7 entry daha
  • aşkın ayak izlerini izleyen bir kaşifin kıtaya ilk ayak bastığında karşılaştığı duygunun adıdır, bir başka ifadeyle gökyüzüne aşık filozof için yıldızların anlamı, denize aşık kadırgaların dalgalarla buluştuğunda çıkardığı,denizcilerin bir benzerinin dünyanın hiçbiryerinde olmadığına yeminler ettiği sesler, yeldeğirmenlerinin ruhu rüzgar ve bulutların özü yağmur gibidir tutku ..
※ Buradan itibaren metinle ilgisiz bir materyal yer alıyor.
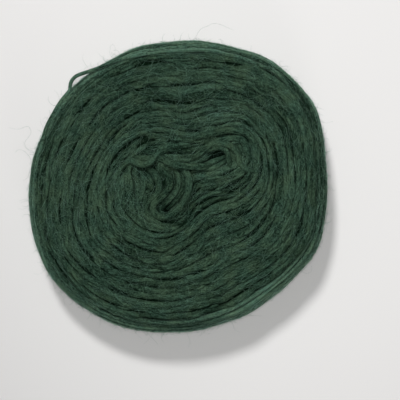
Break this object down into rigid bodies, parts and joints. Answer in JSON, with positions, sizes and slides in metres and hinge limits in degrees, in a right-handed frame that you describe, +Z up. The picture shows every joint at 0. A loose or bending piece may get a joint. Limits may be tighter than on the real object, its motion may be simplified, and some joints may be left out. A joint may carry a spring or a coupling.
{
  "type": "wheel of unspun yarn, a flat wound disc of soft roving",
  "caption": "Flat round wheel of unspun wool roving, wound turn inside turn around a closed bent crease, with a short loose loop at its rim.",
  "frame": {"origin": "middle of the wheel's footprint, on the surface it rests on", "axes": "+Z up, through the wheel's thickness; +X to the right and +Y away as seen from above"},
  "size_m": [0.203, 0.199, 0.0422],
  "materials": {
    "roving": "soft, matt, slightly fuzzy unspun wool in dark forest green"
  },
  "bodies": {
    "root": {"wound_wheel": "roving", "loose_turn": "roving"}
  },
  "joints": []
}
    insan yüreğinin derinliklerinde var olan en delice isteğin, bedendeki yokoluşun sihrine karıştığı ve anın vuruşlarının gözlerin derinliklerinde kaybolmaya başladığı zaman, en uçtaki hücrelerden hissedilmeye başlanan derin, ten kadar bedensi, sevgi kadar yüce, en kutsal dokunuşlar kadar sarsıcı istektir tutku ..
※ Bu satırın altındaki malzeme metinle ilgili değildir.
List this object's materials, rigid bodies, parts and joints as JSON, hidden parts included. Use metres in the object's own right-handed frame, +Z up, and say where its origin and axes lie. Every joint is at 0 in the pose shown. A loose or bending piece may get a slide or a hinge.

    o ana kadar tek başına,tek bir bedenle ve tek bir ruhla sürdürdüğün yaşamın, boşluklarını hissederek, boşluklarının acılarını,karanlıklarını duyarak yaşadığın hayatının anlarının;
    yaşamdaki çelişkilerin varlığının farkına varılmasıyla, en azından bir başka yaşam olabileceğine ilişkin ilk şüphelerin var olmasıyla, boşluklarını hızla dolduran med dalgaları gibi yerini düşlere bırakmasıyla yavaş yavaş, beliren duygudur tutku. tutku aşkın ve düşlerin en şiddetli ve ilk acımasız duygusudur . belki de yaşamın vazgeçilmez yedi duygusunun en
    tanrısal olanıdır tutku ..
    tutku bir fırtınadır kalbin ortasında başlayan ve giderek tüm bedene yayılan . onsuz olamayacağını hissettiğin ilk anı anımsarsın, gece yarısıdır, nedense bardağındaki çay soğumaktadır ve sana eskisi kadar tat vermemektedir. birşey olmuştur, kendine bulduğun mutluluklar gölgelenmiştir sanki.. bir gece yarısı daha geçer, uzakta parlayan ışıklar sana onu anımsatır, eski şarkılara merak sarmışsındır yeniden, ışıkları kapatmak istersin, içinde hep olduğuna inandığın huzur seni terketmiştir sanki .. bir parça daha yalnızdındır, kalabalıklar daha çok yalnızlığı anımsatmatadır sana. alevlerin bir ateş parçasından daha çok anlamlar taşıdığına inanmaya hazırsındır, kalbinde daha güçlü kıvılcımlar olduğunu ilk düşündüğün anlardır..
    onsuz olamayacağını sürekli tekrarlamaya başlarsın, yaşam ikiye ayrılmıştır senin için, onunla geçirdiğin anlar, onsuz geçen anlar.. anlamlı olanlar ve yaşamdan silebileceğin kadar anlamsız olanlar. onunla geçirdiğin her an vazgeçilmez olmaya başlamıştır, içinde ölümsüzlük ateşleri yanmaya başlar..sanki, yaşam bir tuvalın üzerindeki desenler gibidir ve o siyah ve beyaz gibi vezgeçilmez, yokluğu ölümcül bir renktir. sanki ölümün sessizliği gibidir, fırtınanın rüzgarı, denizin tuzlu mavisi, yaranın acısı gibidir yaşamın içinde. onsuzluktan korkmaya başladığını hissedersin..
    … gün doğarken , yüzünün hayallerinden sıyrılan silueti derin bir tutku denizine dönüşür,aşkın vazgeçilmezi yerine gelmiştir , artık sen bir tutkunsundur..
    “ben sana tutkunum “ dersin, şafak sökmektedir az ötende.